“Cassino 1944”: tra ripudio della guerra e celebrazione della “vis dei giusti”

21 Maggio 2012 1 Di redazione

Il percorso della corona commemorativa, affidata alle acque del Rapido, che si fa spazio tra i petali rossi, rosa e violacei, seguendo i rintocchi della campana della pace rimane la più suggestiva delle immagini che gli abitanti di Cassino hanno saputo creare per interpretare la guerra.

E’ con questa immagine che si è conclusa, ieri a Sant’Angelo in Theodice, “Cassino 1944”, la tre giorni voluta da Comune, Provincia e Regione, in occasione del 68° anniversario della Battaglia di Cassino. La villa comunale trasformata in museo all’aria aperta, la biblioteca utilizzata come spazio espositivo e alcuni luoghi simbolo del martirio come teatri per le cerimonie a cui hanno partecipato veterani, picchetti d’onore, associazioni combattentistiche e rappresentanze delle nazioni coinvolte durante il conflitto.

Il tempo ha posto così tanti strati tra i fatti e la loro percezione che i discorsi di chi interviene si assomigliano un po’ tutti e si richiamano con forza immagini così consolidate che ormai perdono la loro forza espressiva. Le “acque del Rapido insanguinate” esprimono un’atrocità tale che il solo menzionarle dovrebbe causare un moto nel pubblico presente, ma la routine della cerimonia non riesce davvero a far breccia nei presenti, salvo in coloro che sono direttamente coinvolti.

Mentre a Caira, il giorno prima, un arzillo vecchietto, veterano classe 1921, si era alzato infastidito per dare voce, tra le fila del pubblico, al suo dissenso con un “bla, bla, bla, bla” dall’accento tedesco. Raccontando poi di essere stato in molti posti dell’Italia e perfino in Russia, sempre a combattere, mostrando fiero la divisione di appartenenza. Dava l’idea di essere un uomo d’azione e sembrava non gradire per nulla la retorica.
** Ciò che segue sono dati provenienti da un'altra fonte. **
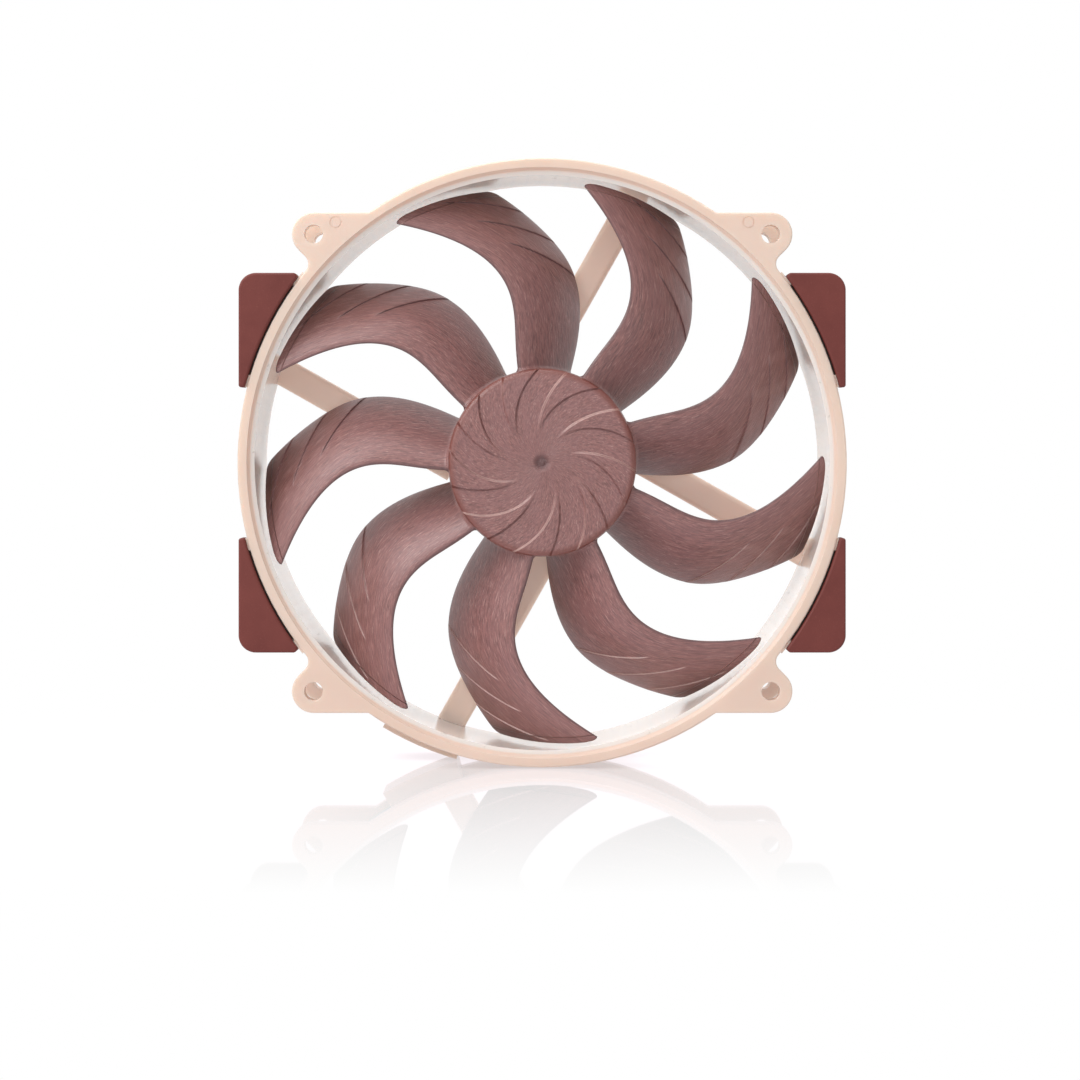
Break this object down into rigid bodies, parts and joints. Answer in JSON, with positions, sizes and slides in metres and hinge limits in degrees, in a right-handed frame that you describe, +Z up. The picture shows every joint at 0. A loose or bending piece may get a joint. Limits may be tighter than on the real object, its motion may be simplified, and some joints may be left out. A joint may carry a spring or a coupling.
{
  "type": "case fan",
  "caption": "Round-frame axial cooling fan with a forward-swept impeller on a rear motor base, screw ears on a square pattern, soft corner pads and a stowed lead.",
  "frame": {"origin": "on the rotor axis, half way through the frame's depth", "axes": "+Z up, +X to the right seen from the intake side, +Y from the intake face to the exhaust face along the rotor axis"},
  "size_m": [0.14, 0.026, 0.14],
  "materials": {
    "board_laminate": "solder mask",
    "bonded_magnet": "dark bonded ferrite",
    "brass": "turned",
    "chip_epoxy": "moulded epoxy",
    "component_ceramic": "small surface-mount parts",
    "connector_plastic": "moulded",
    "enamelled_copper": "enamelled winding wire",
    "frame_plastic": "smooth satin moulding, glossy in the bore",
    "hardened_steel": "ground and polished",
    "impeller_composite": "semi-gloss fibre-filled plastic with visible flow lines",
    "insulator_plastic": "moulded",
    "label_film": "blank printed film",
    "lamination_steel": "stamped laminations",
    "nylon": "natural nylon",
    "pad_silicone": "soft matt silicone",
    "seal_rubber": "matt",
    "sintered_bronze": "porous, oil-soaked",
    "tinned_metal": "tinned",
    "wire_black": "insulated wire",
    "wire_blue": "insulated wire",
    "wire_green": "insulated wire",
    "wire_yellow": "insulated wire",
    "yoke_steel": "zinc-plated drawn steel"
  },
  "bodies": {
    "frame": {"bearing_end_cap": "brass", "bearing_magnet": "bonded_magnet", "bearing_shell": "brass", "bearing_sleeve": "sintered_bronze", "board_components": "component_ceramic", "circuit_board": "board_laminate", "coil_windings": "enamelled_copper", "connector_housing": "connector_plastic", "connector_terminals": "tinned_metal", "driver_chip": "chip_epoxy", "frame": "frame_plastic", "front_insulator": "insulator_plastic", "front_pad_lower_left": "pad_silicone", "front_pad_lower_right": "pad_silicone", "front_pad_upper_left": "pad_silicone", "front_pad_upper_right": "pad_silicone", "oil_seal": "seal_rubber", "rear_insulator": "insulator_plastic", "rear_label": "label_film", "rear_pad_lower_left": "pad_silicone", "rear_pad_lower_right": "pad_silicone", "rear_pad_upper_left": "pad_silicone", "rear_pad_upper_right": "pad_silicone", "stator_core": "lamination_steel", "thrust_pad": "nylon", "winding_pins": "tinned_metal", "wire_ground": "wire_black", "wire_power": "wire_yellow", "wire_speed_control": "wire_blue", "wire_speed_signal": "wire_green"},
    "rotor": {"impeller": "impeller_composite", "rotor_yoke": "yoke_steel", "rotor_magnet": "bonded_magnet", "shaft": "hardened_steel", "shaft_bushing": "brass", "retaining_clip": "nylon"}
  },
  "joints": [
    {"name": "rotor_spin", "type": "hinge", "parent": "frame", "child": "rotor", "pos_m": [0, 0, 0], "axis": [0, -1, 0], "continuous": true}
  ]
}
Il “lait motiv” dei discorsi che si sono tenuti a Caira e a Sant’Angelo è che nelle nostre terre tanti hanno dato la vita per un futuro migliore. Non si punta il dito contro la guerra in sé, respingendo con forza essa e tutti gli apparati militari che la rendono possibile, ora come allora e in ogni dove, ma si fa leva sull’eroismo dei “ragazzi”. Passando in rassegna alcune tombe, a Caira, è l’età dei caduti che colpisce chi vuole capire. Ragazzi di venti, trent’anni. Vite spezzate dalla ricerca di un “bene supremo”. Eroi o ruote dentate di un ingranaggio più grande?

D’altra parte un evento come “Cassino 1944” mette insieme aspetti e intenzioni diverse. E’ ad esempio nella biblioteca comunale che la mostra “Legato”, che rimarrà aperta fino al 30 maggio, pone l’accento, tramite lo stile dei diversi artisti coinvolti, sul carattere crudo e angosciante della guerra.

Tornando invece alla villa comunale c’è chi vive la mostra dei mezzi dell’epoca con l’entusiasmo del collezionista, con l’occhio dello storico, con la curiosità del bambino. E non manca chi non ci sta ad andarsene senza una foto ricordo.

Le tende dei militari sono tanti piccoli, grandi espositori al cui interno si trovano strumenti ed utensili della vita comune “dell’uomo in guerra” e le macchine di morte. Il “2° Raduno dei mezzi storici” è occasione per un salto indietro nella storia. Genitori e bambini gironzolano tra jeep, camioncini e veicoli “blindati”, per la tecnologia dell’epoca, di tutte le specie. Macchine che le nuove generazioni conoscono bene dai videogiochi di guerra che ne danno riproduzioni di livello.

Sembrano grossi cassoni con le ruote, sono essenziali e, specialmente i veicoli destinati al trasporto in massa dei soldati, sembrano non avere nessun comfort. Mentre le jeep, ad esempio, hanno dei sedili più comodi. Non mancano motociclette e sidecar a cui la nutrita filmografia di genere ci ha abituato.

“Cassino 1944” ha messo insieme cerimonie, ormai consolidate, come quella di Sant’Angelo, e nuove manifestazioni che, in linea con quello che viene definito “turismo di guerra”, ha sicuramente creato un’offerta culturale che si rivolge al più vasto pubblico, così come ai cittadini del cassinate. Che si tratti di manifestazioni del ricordo, volte a ripudiare la guerra, o di celebrazioni virili della “vis dei giusti” è l’elemento borderline ormai endemico di questo genere di manifestazioni.